On day 3 we left Kyoto and headed to Nara, the same line that takes you to Inari, the Torii Gates. The ticket costs ¥710 and surprisingly is the last stop on the Nara Line, leaving from platform 9 or 10. We had our big bags with us as we were heading to Osaka that evening ready to fly out of Osaka airport in a couple of days. There’s a big visitor information office which can give you all the information you need on Nara and you can also store your bags there for ¥500 until 7pm. Nara is lovely, walk straight up the road out of the station and you come to a huge park with deer roaming everywhere. These deer are so used to people they come strolling up to you and you can buy some food for them for ¥150, but be warned, they then will not leave you alone. It does however make for some great photos. Nara is definitely well worth a half day trip and pretty much everything there is to see is situated in and around the park. There are signs everywhere to help you find your way which also state the distance in metres on how far you need to walk.
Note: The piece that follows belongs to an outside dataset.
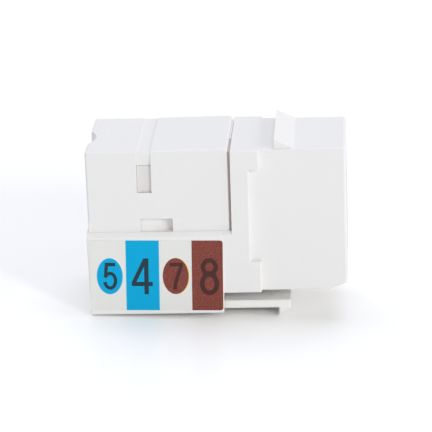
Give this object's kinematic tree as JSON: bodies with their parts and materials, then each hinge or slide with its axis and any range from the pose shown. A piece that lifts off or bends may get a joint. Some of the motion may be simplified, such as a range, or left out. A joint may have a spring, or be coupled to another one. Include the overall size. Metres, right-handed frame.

We then headed to Osaka after picking up our bags. There are 2 train stations in Nara so be careful you go back to the right one to pick up your bags. We jumped on a JR train for ¥560 which took us straight to Shin Imamiya Station, a 5 minute walk from our hostel, Hotel Toyo. This is an ok area of Osaka, a little run down compared to everywhere else I’ve stayed but has great connections to the airport. Our accommodation is the cheapest I’ve found in Japan. £13 a night for your own room, albeit quite small, with a mattress on the floor. There is no air-conditioning, just a fan that stays on for 3 hours at a time but it is clean and comfortable and somewhat nearer our backpackers budget. Japan has been very expensive but I think well worth the visit. They have a fantastic culture, are polite and can understand you when trying to speak Japanese. Each word pretty much follows the rule consonant, vowel, consonant, vowel etc so you can quite easily try to say the word, is some cases totally butcher it, and the Japanese will still be able to work out what you are saying.